With almost 3 decade’s worth of content on offer, Berserk and the Band of the Hawk had its work cut out. Adapting so much story, backstory, and character development in one condensed package is a big ask, even for the most veteran developers. The fan inside me would hope that every last mistranslated line from the manga would make the cut, but unfortunately cut is the operative word here. A large chunk of Berserk’s story and nuance is omitted from Berserk and the Band of the Hawk. Much like Guts, Omega force have looked Miura’s beast in the eyes and decided that it needed to be torn asunder. Moments like Guts’ upbringing, Gambino’s treatment of Guts, acquiring the Dragon Slayer, Rosine’s story arc, and the King’s Bakiraka are personal favourites that will never see the light of day in Berserk and the Band of the Hawk. Although Omega Force have taken a rather bold approach and started from the beginning of Golden Age arc and brought it right up to the fight with Ganishka.
What is left in feels almost cobbled together. Bouncing between fully animated cutscenes, 3D modelled events, text based conversations called events, and a few in game pieces of dialogue that are relayed in Japanese while you are trying to thin out Midland’s armies will leave you disorientated. Without one dedicated method of delivery for Berserk and the Band of the Hawk’s story, players will be at odds and aggravated by a lack of decision to produce animated scenes on the same level as the first half when they near the end. It’s truly a shame because the animated segments are exactly what I wanted from Berserk and the Band of the Hawk; beautifully cinematic moments that perfectly captured Berserk’s world the way I had always imagined it. But to be faced with key moments relayed by character models (that are better suited to heat of battle) a few hours in left a bad taste when you had been teased with greatness so early on ruined part of the experience, especially when part of that experience is riddled with poor grammar and spelling mistakes – presumably capturing the sense of nostalgia some players may have for old, incorrectly translated scans of the Berserk Manga.
Although all could be forgiven if Omega Force managed to capture the sheer force that Guts swings his sword or Nosferatu Zodd’s brutish ways. And in the confines of a Musuo engine, Omega Force has pretty much nailed it. Like any other game in the genre, you are able to mix between light and heavy attacks for various combos and unleash a devastating frenzy mode that empowers all of the player characters in their own way. Pushing through the story will also allow an additional power-up that applies to both Guts and Zodd that allows them to trade their Deathblow, a large scale attack only available in frenzy mode, to transform in to their respective apostle or berserk states. These modes feel just like they should, nothing stands a chance against an apostle or enraged Guts. Bodies fly left and right in a haze of blood and body parts, trying to keep Berserk’s signature gore as true as possible. The only real issue with the 8 playable characters is that, in spite of the small roster, characters like Judeau, Casca, Griffith, and Serpico all feel relatively similar and their movesets pale in comparison to Nosferatu Zodd, Schierke, Guts, and Wyald. The lack of movesets are more obvious when you are heavily exposed to Guts’ abilities during the campaign, with almost 40 missions being exclusive to Guts, providing very little respite to change characters out with the Endless Eclipse.

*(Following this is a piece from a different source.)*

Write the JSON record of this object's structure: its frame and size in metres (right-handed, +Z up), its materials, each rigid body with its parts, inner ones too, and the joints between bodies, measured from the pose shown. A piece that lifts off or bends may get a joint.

Then again the Endless Eclipse is probably where you will spend most of your time post story. In the Endless Eclipse players are tasked with a series of “desires” and asked to pick from one of four every time they complete a set series of levels – with a few exceptions where you are forced to take on desire. This is especially true if you want to unlock the various different outfits for the playable characters or if you want to play as Wyald at all. For anyone familiar with Devil May Cry’s Bloody Palace, Endless Eclipse is the Musuo equivalent without the excessive focus on difficulty and score. It’s a great way to farm new equipment and materials to upgrade or even switch up your current build as players don’t have the ability to switch weapons. Although mileage will drastically vary based on how much you enjoy the rather repetitive environments and shallow combat of a Musuo game, a larger issue for Berserk than many others in the genre due to a refined character selection and inability to chase after bigger and better weapons.

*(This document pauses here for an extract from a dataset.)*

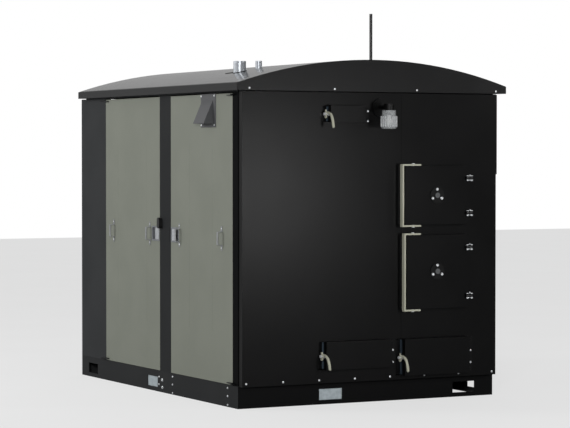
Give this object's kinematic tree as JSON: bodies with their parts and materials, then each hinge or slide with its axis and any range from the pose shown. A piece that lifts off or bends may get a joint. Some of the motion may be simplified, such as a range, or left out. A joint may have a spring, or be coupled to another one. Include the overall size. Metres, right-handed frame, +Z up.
{
  "type": "outdoor wood boiler",
  "caption": "Sheet-metal cabinet boiler on a fork-lift skid with heavy front firebox doors, cleanout doors, tall service doors and a curved roof",
  "frame": {"origin": "on the ground under the middle of the whole boiler", "axes": "+X to the right along the front, +Y to the rear, +Z up; the firebox doors face -Y"},
  "size_m": [2.261, 3.141, 2.824],
  "materials": {
    "skid": "dark grey paint",
    "galvanised": "pale plain metal sheet",
    "wall": "dark grey powder coat",
    "roof": "glossy black paint",
    "black": "satin black powder coat",
    "steel": "bare stainless steel",
    "olive": "satin olive grey powder coat",
    "plastic": "black plastic",
    "glass": "clear ribbed glass",
    "strap": "light olive paint on strap steel",
    "firebox": "heat-darkened steel plate",
    "box": "grey paint",
    "pump": "painted casting"
  },
  "bodies": {
    "boiler": {"skid_front_rail": "skid", "skid_rear_rail": "skid", "skid_left_rail_front": "skid", "skid_left_rail_rear": "skid", "skid_right_rail": "skid", "fork_cover_front": "galvanised", "fork_cover_left": "galvanised", "floor_pan": "skid", "corner_post": "wall", "centre_post_front": "wall", "centre_post_rear": "wall", "rear_left_panel": "wall", "roof": "roof", "front_gable": "black", "rear_gable": "black", "side_header": "wall", "flue_pipe": "steel", "vent_pipe": "steel", "front_sheet_left": "black", "front_sheet_right": "black", "right_wall_lower": "black", "right_wall_upper": "black", "rear_wall": "black", "key_cap": "plastic", "lamp_base": "black", "lamp_jar": "glass", "firebox_vessel": "firebox", "heat_exchanger": "firebox", "blower_housing": "box", "control_box": "box", "supply_pipe": "steel", "return_pipe": "steel", "pump": "pump"},
    "service_door_front": {"side_door_front": "olive", "door_pull_1": "olive", "door_pull_2": "olive", "latch_tray_front": "steel", "vent_hood": "black"},
    "service_door_rear": {"side_door_rear": "olive", "door_pull_3": "olive", "door_pull_4": "olive", "latch_tray_rear": "steel"},
    "paddle_front": {"latch_paddle_front": "steel"},
    "paddle_rear": {"latch_paddle_rear": "steel"},
    "loading_links": {"loading_door_link_top": "strap", "loading_door_link_bottom": "strap"},
    "loading_leaf": {"loading_door": "black"},
    "loading_handle": {"loading_door_handle": "strap"},
    "burn_links": {"burn_door_link_top": "strap", "burn_door_link_bottom": "strap"},
    "burn_leaf": {"burn_door": "black"},
    "burn_handle": {"burn_door_handle": "strap"},
    "brush_leaf": {"brush_door": "black"},
    "brush_latch": {"brush_door_latch": "strap"},
    "ash_left_leaf": {"ash_door_left": "black"},
    "ash_left_latch": {"ash_door_left_latch": "strap"},
    "ash_right_leaf": {"ash_door_right": "black"},
    "ash_right_latch": {"ash_door_right_latch": "strap"},
    "float": {"float_rod": "black"},
    "blower_rotor": {"blower_wheel": "galvanised"}
  },
  "joints": [
    {"name": "service_door_front_swing", "type": "hinge", "parent": "boiler", "child": "service_door_front", "pos_m": [-1.0645, -1.2395, 1.2], "axis": [0, 0, 1], "range_deg": [0, 110]},
    {"name": "service_door_rear_swing", "type": "hinge", "parent": "boiler", "child": "service_door_rear", "pos_m": [-1.0645, 1.0445, 1.2], "axis": [0, 0, -1], "range_deg": [0, 110]},
    {"name": "paddle_front_pull", "type": "hinge", "parent": "service_door_front", "child": "paddle_front", "pos_m": [-1.053, -0.215, 1.202], "axis": [0, 0, -1], "range_deg": [0, 45]},
    {"name": "paddle_rear_pull", "type": "hinge", "parent": "service_door_rear", "child": "paddle_rear", "pos_m": [-1.053, 0.03, 1.202], "axis": [0, 0, 1], "range_deg": [0, 45]},
    {"name": "loading_link_swing", "type": "hinge", "parent": "boiler", "child": "loading_links", "pos_m": [0.8145, -1.4435, 1.501], "axis": [0, 0, 1], "range_deg": [0, 25]},
    {"name": "loading_door_swing", "type": "hinge", "parent": "loading_links", "child": "loading_leaf", "pos_m": [0.7795, -1.4435, 1.501], "axis": [0, 0, 1], "range_deg": [0, 110]},
    {"name": "loading_handle_turn", "type": "hinge", "parent": "loading_leaf", "child": "loading_handle", "pos_m": [0.3245, -1.4225, 1.503], "axis": [0, 0, 1], "range_deg": [0, 35]},
    {"name": "burn_link_swing", "type": "hinge", "parent": "boiler", "child": "burn_links", "pos_m": [0.8145, -1.4435, 0.94], "axis": [0, 0, 1], "range_deg": [0, 25]},
    {"name": "burn_door_swing", "type": "hinge", "parent": "burn_links", "child": "burn_leaf", "pos_m": [0.7795, -1.4435, 0.94], "axis": [0, 0, 1], "range_deg": [0, 110]},
    {"name": "burn_handle_turn", "type": "hinge", "parent": "burn_leaf", "child": "burn_handle", "pos_m": [0.3215, -1.4225, 0.942], "axis": [0, 0, 1], "range_deg": [0, 35]},
    {"name": "brush_door_swing", "type": "hinge", "parent": "boiler", "child": "brush_leaf", "pos_m": [-0.0635, -1.4075, 2.094], "axis": [0, 0, 1], "range_deg": [0, 110]},
    {"name": "brush_latch_lift", "type": "hinge", "parent": "brush_leaf", "child": "brush_latch", "pos_m": [-0.3755, -1.3985, 2.092], "axis": [-1, 0, 0], "range_deg": [0, 75]},
    {"name": "ash_door_left_swing", "type": "hinge", "parent": "boiler", "child": "ash_left_leaf", "pos_m": [0.1535, -1.4075, 0.357], "axis": [0, 0, 1], "range_deg": [0, 110]},
    {"name": "ash_left_latch_lift", "type": "hinge", "parent": "ash_left_leaf", "child": "ash_left_latch", "pos_m": [-0.4095, -1.3985, 0.354], "axis": [-1, 0, 0], "range_deg": [0, 75]},
    {"name": "ash_door_right_swing", "type": "hinge", "parent": "boiler", "child": "ash_right_leaf", "pos_m": [0.8205, -1.4075, 0.32], "axis": [0, 0, 1], "range_deg": [0, 110]},
    {"name": "ash_right_latch_lift", "type": "hinge", "parent": "ash_right_leaf", "child": "ash_right_latch", "pos_m": [0.2415, -1.3985, 0.319], "axis": [-1, 0, 0], "range_deg": [0, 75]},
    {"name": "float_slide", "type": "slide", "parent": "boiler", "child": "float", "axis": [0, 0, 1], "range_m": [-0.25, 0]},
    {"name": "blower_spin", "type": "hinge", "parent": "boiler", "child": "blower_rotor", "pos_m": [-0.7245, -0.8185, 1.84], "axis": [0, 1, 0], "continuous": true}
  ]
}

Even though the environments are a bit repetitive from time to time, Berserk and the Band of the Hawk is definitely one of the best looking Musuo games I have ever played, for what it’s worth. Character models, bar Casca, look exactly how you would imagine them – warts and all. There is however a very severe lack of variety in the campaign at times and no matter how great those thieves and soldiers look in comparison to previous Dynasty Warriors games, they are still the same 5/6 bloodied up models.

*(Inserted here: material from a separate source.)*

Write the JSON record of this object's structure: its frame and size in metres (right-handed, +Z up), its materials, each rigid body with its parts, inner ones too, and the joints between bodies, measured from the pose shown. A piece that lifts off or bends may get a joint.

Berserk and the Band of the Hawk is a game made for fans; Musuo and Berserk. Berserk fans will pick at the intricacies, or lack thereof, in the story mode and Musuo fans will lament it for the lack of innovation and shallow offerings. It’s a hard sell for either market, but for what it is worth; I did enjoy seeing the characters come to life on screen and flying through levels in the berserker armour. It’s just a shame that it was behind a massive barrier and by the time I finally I unlocked the armour I was unable to play on. If you have ever wondered what a Berserk game would look like in 2017 it’s definitely worth a punt, even if it is for a few fleeting moments of brilliance in what can only be described as a neutered version of what everyone had hoped for.